Приходилось закатывать вагонетки на специальный поворотный стол, стопорить их чугунными башмаками и клиньями. Потом, с помощью большого зубчатого колеса через систему валов и шестерёнок переворачивать стол над лентой транспортёра. Важно было делать это не спеша, без рывков: так как лента двигалась со скоростью пешехода. А при быстрой выгрузке вагонеток уголь начинал просыпаться вниз на нижний ярус. Что немедленно фиксировал учётчик, выставляя в своём блокноте лишь половинную норму загрузки. Он делал это, даже если просыпалась едва десятая часть. Спорить было бесполезно, ибо учётчик имел с приписок свой законный гешефт. То есть, пайку погрузчика.
Трудясь вчетвером, мы давно отработали этот сложный момент с Магой, Димоном и Алексеем. Теперь же пришлось перестраиваться на ходу, и добрая четверть ходок получалась с просыпом. Учётчик ухмылялся и «рубил» нам выполнение нормы. Мы с Лёхой злились и тихо матерились. Мага лишь молча катал желваки. Наконец, после очередного беспредела учётчика, славный сын дагестанского народа подошёл к нему, ласково приобнял и что-то нашептал на ушко. На сегодня беспредел прекратился.
Холодное мокрое железо борта вагонетки всё норовило выскользнуть из ладоней. Нестерпимо ныли плечи и шея, рядом то и дело гулко кашлял Алексей, сплёвывая серо-коричневую мокроту.
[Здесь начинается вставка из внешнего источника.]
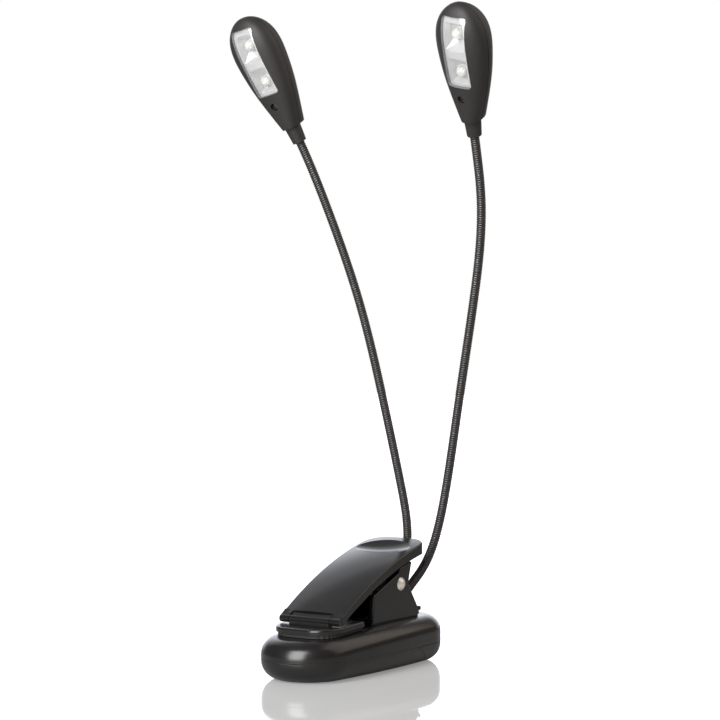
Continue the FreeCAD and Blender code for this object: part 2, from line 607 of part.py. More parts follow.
def neck_piece(curve, start, finish, ball, socket):
    """Bent tube between two distances along the neck, with a ball at its end and a cup at its start."""
    spots = [curve.value(curve.parameterAtDistance(d, curve.FirstParameter))
             for d in (start, (start + finish) / 2, finish)]
    arc = Part.Arc(*spots)
    path = Part.Wire(arc.toShape())
    tangent = arc.tangent(arc.FirstParameter)[0]
    circles = [Part.Wire(Part.makeCircle(r, spots[0], tangent)) for r in (NECK_RADIUS, NECK_BORE)]
    tube, bore = [path.makePipeShell([c], True, False) for c in circles]
    if ball:
        tube = tube.fuse(Part.makeSphere(NECK_RADIUS, spots[2]))
    if socket:
        tube = tube.cut(Part.makeSphere(NECK_SOCKET_RADIUS, spots[0]))
    return tube.cut(bore)


def make_necks():
    for side in ("left", "right"):
        curve = neck_curve(side)
        stations = [2.0] + [distance for _, distance in NECK_JOINTS] + [curve.length()]
        last = len(stations) - 2
        for i in range(last + 1):
            piece = neck_piece(curve, stations[i], stations[i + 1], ball=i < last, socket=i > 0)
            if i == last:
                end, lean = Vector(*NECK_ENDS[side]), Vector(*HEAD_LEANS[side])
                stem = Part.makeCylinder(NECK_STEM_RADIUS, 6.5, end - lean * 1.5, lean)
                piece = piece.fuse(stem).removeSplitter()
            save("%s_neck_%d" % (side, i + 1), piece)


# ---------------------------------------------------------------- heads, drawn upright: front is -Y

def head_growth(station, low_high):
    """A half-size of the teardrop at a station along the head, between its collar and widest sizes."""
    low, high = low_high
    if station < HEAD_WIDEST:
        share = (station - COLLAR_LENGTH) / (HEAD_WIDEST - COLLAR_LENGTH)
        return low + (high - low) * math.sin(math.pi / 2 * share)
    share = (station - HEAD_WIDEST) / (HEAD_LENGTH - HEAD_WIDEST)
    return high * math.sqrt(max(1 - share ** 2, 0))


def head_section(station, inset):
    """Squared oval, deeper at the front than at the back."""
    width = head_growth(station, HEAD_HALF_WIDTHS) - inset
    front = head_growth(station, HEAD_FRONT_DEPTHS) - inset
    back = head_growth(station, HEAD_BACK_DEPTHS) - inset
    power = 2 / HEAD_SQUARENESS
    points = []
    for i in range(24):
        angle = math.radians(15 * i)
        c, s = math.cos(angle), math.sin(angle)
        depth = back if s > 0 else front
        points.append(Vector(math.copysign(abs(c) ** power * width, c),
                             math.copysign(abs(s) ** power * depth, s), station))
    loop = Part.BSplineCurve()
    loop.interpolate(points, True)
    return Part.Wire(loop.toShape())


def head_form(inset):
    top = HEAD_LENGTH - inset - 0.1
    bottom = COLLAR_LENGTH if inset == 0 else COLLAR_LENGTH + inset
    stations = [bottom + (HEAD_WIDEST - bottom) * i / 5 for i in range(5)]
    for share in (0.0, 0.45, 0.72, 0.88, 0.96, 1.0):
        stations.append(HEAD_WIDEST + (top - HEAD_WIDEST) * share)
    return Part.makeLoft([head_section(s, inset) for s in stations], True, False)


def window_prism(inset, front, back):
    """Rounded upright rectangle of the window, inset all round, between two depths."""
    half = WINDOW_HALF_WIDTH - inset
    points = [Vector(-half, front, WINDOW_BOTTOM + inset), Vector(half, front, WINDOW_BOTTOM + inset),
              Vector(half, front, WINDOW_TOP - inset), Vector(-half, front, WINDOW_TOP - inset)]
    wire = rounded_wire(points, [max(WINDOW_CORNER - inset, 0.4)] * 4)
    return Part.Face(wire).extrude(Vector(0, back - front, 0))


def frustum(half_x, z0, z1, front, half_x_back, z0_back, z1_back, back):
    """Solid between two upright rectangles at two depths."""
    loops = []
    for half, low, high, y in ((half_x, z0, z1, front), (half_x_back, z0_back, z1_back, back)):
        points = [Vector(-half, y, low), Vector(half, y, low), Vector(half, y, high), Vector(-half, y, high)]
        loops.append(Part.makePolygon(points + points[:1]))
    return Part.makeLoft(loops, True, True)


def led(station):
    """Round LED facing the front, its flange on the board."""
    body = Part.makeCylinder(LED_RADIUS, LED_BODY, Vector(0, BOARD_FRONT, station), Y_AXIS * -1)
    flange = Part.makeCylinder(LED_RADIUS + 0.4, 0.9, Vector(0, BOARD_FRONT, station), Y_AXIS * -1)
    tip = BOARD_FRONT - LED_BODY
    dome = Part.makeSphere(LED_RADIUS, Vector(0, tip, station)).common(box(-5, 5, tip - 5, tip, 0, 80))
    return body.fuse(flange).fuse(dome).removeSplitter()


def reflector(inner):
    """Block behind the window with one square pyramid well for each LED."""
    block = window_prism(0.25, -30, BOARD_FRONT).common(inner)
    front = -head_growth(HEAD_WIDEST, HEAD_FRONT_DEPTHS)
    middle = sum(LED_STATIONS) / 2
    spans = ((WINDOW_BOTTOM + 0.3, middle - 0.3), (middle + 0.3, WINDOW_TOP - 0.3))
    for (low, high), station in zip(spans, LED_STATIONS):
        half = LED_RADIUS + 0.6
        block = block.cut(frustum(WINDOW_HALF_WIDTH - 0.5, low, high, front,
                                  half, station - half, station + half, BOARD_FRONT - 1.0))
        block = block.cut(Part.makeCylinder(LED_RADIUS + 0.5, 3.0, Vector(0, BOARD_FRONT - 2.5, station), Y_AXIS))
    return block.removeSplitter()


def head_pieces():
    """All pieces of one head, upright, by name."""
    outer, inner = head_form(0), head_form(HEAD_WALL)
    groove = box(-30, 30, HEAD_PARTING - HEAD_GROOVE_WIDTH / 2, HEAD_PARTING + HEAD_GROOVE_WIDTH / 2, 0, 80)
    shell = outer.cut(inner).cut(groove.cut(head_form(HEAD_GROOVE_DEPTH)))
    front_half = box(-30, 30, -30, HEAD_PARTING, 0, 80)
    back_half = box(-30, 30, HEAD_PARTING, 30, 0, 80)
    screw_depth = -head_growth(HEAD_SCREW_STATION, HEAD_FRONT_DEPTHS)
    button_depth = head_growth(BUTTON_STATION, HEAD_BACK_DEPTHS)

    neck_hole = Part.makeCylinder(NECK_RADIUS, 14, Vector(0, 0, 0))
    collar = Part.makeCone(COLLAR_BOTTOM_RADIUS, COLLAR_TOP_RADIUS, COLLAR_LENGTH)
    stem = Part.makeCylinder(3.0, 3.0, Vector(0, 0, COLLAR_LENGTH))
    collar = collar.fuse(stem).cut(neck_hole)

    boss = Part.makeCylinder(2.6, HEAD_PARTING + 6.4, Vector(0, -6.4, HEAD_SCREW_STATION), Y_AXIS)
    screw_well = Part.makeCylinder(HEAD_SCREW_RADIUS + 0.1, 4.6,
                                   Vector(0, screw_depth - 2, HEAD_SCREW_STATION), Y_AXIS)
    screw_hole = Part.makeCylinder(0.8, 12, Vector(0, -6, HEAD_SCREW_STATION), Y_AXIS)
    stem_hole = Part.makeCylinder(3.0, 6, Vector(0, 0, COLLAR_LENGTH - 2))
    front = shell.fuse(boss.common(outer)).common(front_half)
    front = front.cut(window_prism(0, -30, -3)).cut(screw_well).cut(screw_hole).cut(stem_hole)
    back_boss = Part.makeCylinder(2.2, 12, Vector(0, HEAD_PARTING, HEAD_SCREW_STATION), Y_AXIS)
    button_hole = Part.makeCylinder(BUTTON_RADIUS + 0.25, 10, Vector(0, HEAD_PARTING + 1, BUTTON_STATION), Y_AXIS)
    back = shell.fuse(back_boss.common(outer)).common(back_half)
    back = back.cut(button_hole).cut(stem_hole)
    back = back.cut(Part.makeCylinder(0.6, 3, Vector(0, HEAD_PARTING, HEAD_SCREW_STATION), Y_AXIS))

    lens = shell.common(window_prism(LENS_GAP, -30, -3))
    screw_top = screw_depth + 0.8
    screw = Part.makeCylinder(HEAD_SCREW_RADIUS, 1.2, Vector(0, screw_top, HEAD_SCREW_STATION), Y_AXIS)
    screw = screw.fuse(Part.makeCylinder(0.6, 8.6, Vector(0, screw_top, HEAD_SCREW_STATION), Y_AXIS))
    for half_x, half_z in ((0.9, 0.2), (0.2, 0.9)):
        screw = screw.cut(box(-half_x, half_x, screw_top - 1, screw_top + 0.6,
                              HEAD_SCREW_STATION - half_z, HEAD_SCREW_STATION + half_z))

    board_back = BOARD_FRONT + BOARD_THICKNESS
    board = box(-5.0, 5.0, BOARD_FRONT, board_back, WINDOW_BOTTOM + 0.4, WINDOW_TOP - 2)
    switch = box(-3, 3, board_back, board_back + 2.4, BUTTON_STATION - 3, BUTTON_STATION + 3)
    plunger = Part.makeCylinder(1.5, 0.8, Vector(0, board_back + 2.4, BUTTON_STATION), Y_AXIS)
    button_start = board_back + 3.2 + BUTTON_TRAVEL + 0.1
    button = Part.makeCylinder(BUTTON_RADIUS, button_depth + 0.9 - button_start,
                               Vector(0, button_start, BUTTON_STATION), Y_AXIS)
    crown = [e for e in button.Edges if e.BoundBox.YMin > button_depth + 0.8]
    button = button.makeFillet(0.5, crown)
    return {
        "front_shell": front.removeSplitter(),
        "back_shell": back.removeSplitter(),
        "window": lens,
        "reflector": reflector(head_form(HEAD_WALL + 0.05)),
        "leds": Part.makeCompound([led(s) for s in LED_STATIONS]),
        "led_board": board,
        "screw": screw.removeSplitter(),
        "switch": switch.fuse(plunger),
        "button": button,
        "collar": collar.removeSplitter(),
    }


def head_placement(side):
    """Stand the upright head on the end of its neck, face forwards and down."""
    up = Vector(*HEAD_LEANS[side]).normalize()
    forward = Y_AXIS * -1
    face = (forward - up * up.dot(forward)).normalize()
    across = up.cross(face)
    end = Vector(*NECK_ENDS[side])
    matrix = FreeCAD.Matrix(across.x, -face.x, up.x, end.x,
                            across.y, -face.y, up.y, end.y,
                            across.z, -face.z, up.z, end.z, 0, 0, 0, 1)
    turn = FreeCAD.Placement(Vector(0, 0, 0), FreeCAD.Rotation(Z_AXIS, HEAD_TURNS[side]))
    return FreeCAD.Placement(matrix).multiply(turn)


def make_heads():
    for side in ("left", "right"):
        placement = head_placement(side)
        for name, shape in head_pieces().items():
            shape.Placement = placement.multiply(shape.Placement)
            save("%s_head_%s" % (side, name), shape)


def main():
    os.makedirs("parts", exist_ok=True)
    outer, inner = pebble(0), pebble(BASE_WALL)
    bay_front, bay_rear = make_base(outer, inner)
    make_cells(bay_front, bay_rear)
    make_tower(outer)
    save("neck_bushings", *make_bushings())
    make_pivot()
    make_torsion_spring()
    make_lever()
    make_foot()
    make_necks()
    make_heads()


main()
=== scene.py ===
import json
import math

import bmesh
import bpy
from mathutils import Matrix, Vector


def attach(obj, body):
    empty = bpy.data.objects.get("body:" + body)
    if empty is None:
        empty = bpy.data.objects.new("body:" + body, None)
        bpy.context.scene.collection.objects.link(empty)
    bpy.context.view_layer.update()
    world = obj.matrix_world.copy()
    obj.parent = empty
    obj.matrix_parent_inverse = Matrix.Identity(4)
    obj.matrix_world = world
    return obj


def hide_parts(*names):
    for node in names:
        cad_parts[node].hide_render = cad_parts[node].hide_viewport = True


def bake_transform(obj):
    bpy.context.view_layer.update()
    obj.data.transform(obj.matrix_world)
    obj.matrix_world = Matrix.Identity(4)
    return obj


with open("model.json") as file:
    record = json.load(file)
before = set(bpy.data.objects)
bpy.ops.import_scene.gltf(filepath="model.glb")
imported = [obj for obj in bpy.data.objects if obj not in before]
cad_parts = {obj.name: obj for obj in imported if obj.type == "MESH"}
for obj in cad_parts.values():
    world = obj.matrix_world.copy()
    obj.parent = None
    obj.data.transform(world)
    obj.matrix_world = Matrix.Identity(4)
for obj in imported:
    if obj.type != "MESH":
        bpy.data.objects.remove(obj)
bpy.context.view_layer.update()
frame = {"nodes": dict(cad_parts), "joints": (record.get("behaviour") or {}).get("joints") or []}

bl_info = {
    "name": "Clip-on Reading Lamp",
    "version": (1, 0, 0),
    "blender": (4, 5, 0),
    "location": "View3D > Sidebar > Lamp",
    "description": "Builds a clip-on reading lamp with two gooseneck heads around its solid model",
    "category": "Object",
}

MM = 0.001
SIDES = ("left", "right")
UP = Vector((0, 0, 1))

# Height of the parting line round the base, in millimetres, where the base's colour carries a line of painted
# shade
SEAM_Z = 8.7

# Battery cells: middle of their length and the half lengths of sleeve and band, in millimetres
CELL_MIDDLE_Y = 13.2
CELL_SLEEVE = 21.6
CELL_BAND = 11.0

# Neck route in millimetres, mirrored for the left side up to the foot of each collar
ROUTE = [
    (6.0, 27.0, 26.4), (6.0, 36.8, 33.4), (6.2, 46.8, 40.4), (6.9, 53.4, 48.5),
    (9.0, 57.0, 61.0), (12.6, 57.4, 78.0), (20.6, 55.1, 116.0), (31.6, 50.6, 164.0),
    (42.6, 38.7, 210.0),
]
COLLAR_FOOT = {"left": (-48.2, 25.4, 239.0), "right": (46.7, 26.3, 236.2)}
HEAD_LEAN = {"left": (-0.183, -0.461, 0.868), "right": (0.20, -0.533, 0.822)}
HEAD_TURN = {"left": -4.7, "right": -0.9}

# Ridged lengths, in millimetres: start and cuts along the route, and how far each bend reaches
RIDGES_START = 2.0
RIDGES_CUTS = (30, 55, 92, 136, 183.5)

# Heads, upright, face towards -Y, in millimetres: stations run up from the collar's foot
BOARD_FRONT = -1.4
LED_STATIONS = (32.6, 50.4)
LED_RADIUS = 2.5
LED_BODY = 1.9
LED_FLANGE_RADIUS = 2.88
CUP_RIM = BOARD_FRONT - 2.5
CUP_RADIUS = 1.95
SCREW_STATION = 20.2
SCREW_RADIUS = 1.75
RECESS_ARM = 0.95
RECESS_WIDTH = 0.22
RECESS_DEPTH = 0.65
BUTTON_STATION = 45.0
BUTTON_RADIUS = 3.6
WELL_ROUND = 0.16

# Stage, in metres
TABLE_SIZE = 12
TABLE_DROP = 0.0002
LIGHT_AIM = Vector((0, 0, 0.08))
CAMERA_SIDESTEP = 0.0029


# ---------------------------------------------------------------- shading

class Signal:
    """A number on its way to a shader; arithmetic on it adds Math nodes."""

    def __init__(self, finish, socket):
        self.finish = finish
        self.socket = socket

    def maths(self, operation, *values):
        return self.finish.node("ShaderNodeMath", {"operation": operation}, values)

    def __add__(self, other):
        return self.maths("ADD", self, other)

    def __sub__(self, other):
        return self.maths("SUBTRACT", self, other)

    def __rsub__(self, other):
        return self.maths("SUBTRACT", other, self)

    def __mul__(self, other):
        return self.maths("MULTIPLY", self, other)

    def __truediv__(self, other):
        return self.maths("DIVIDE", self, other)

    def __abs__(self):
        return self.maths("ABSOLUTE", self)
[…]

Диагноз его был ясен мне ещё неделю назад, поэтому я старался становиться рядом с ним, чтобы хоть как-то отделять от других членов бригады. Полагаю, от этого было мало толку: в бараке он всё равно спал нос к носу с другими пленными, в том числе и ныне упокоившимся Димоном.
Накатили воспоминания из ковидного будущего: возня с антисептиками и дистанцией, ношением масок и мытьём рук, карантином, кодами и вакцинами — вызвали у меня неожиданный приступ истерического хихиканья.
— Ты чего, Петро? — насторожился идущий слева Мага.
— Да так, смешной случай вспомнил. Не переживай, брат, я пока не сошёл с ума.
— Рассказал бы. Веселей работать.
Что ж, дурное дело нехитрое. И осудить за плагиат меня всё равно здесь некому. Оставалось лишь отсеять откровенную антисоветчину или совсем уже футуристические обстоятельства баек. К тому же наш юмор если и не интернационален, то, как на поверку оказалось, вполне даже интертемпорален. В особенности Жванецкий, Хайт, Шукшин, Инин. Это те, чьё авторство я хоть как-то вспомнил с пятого на десятое.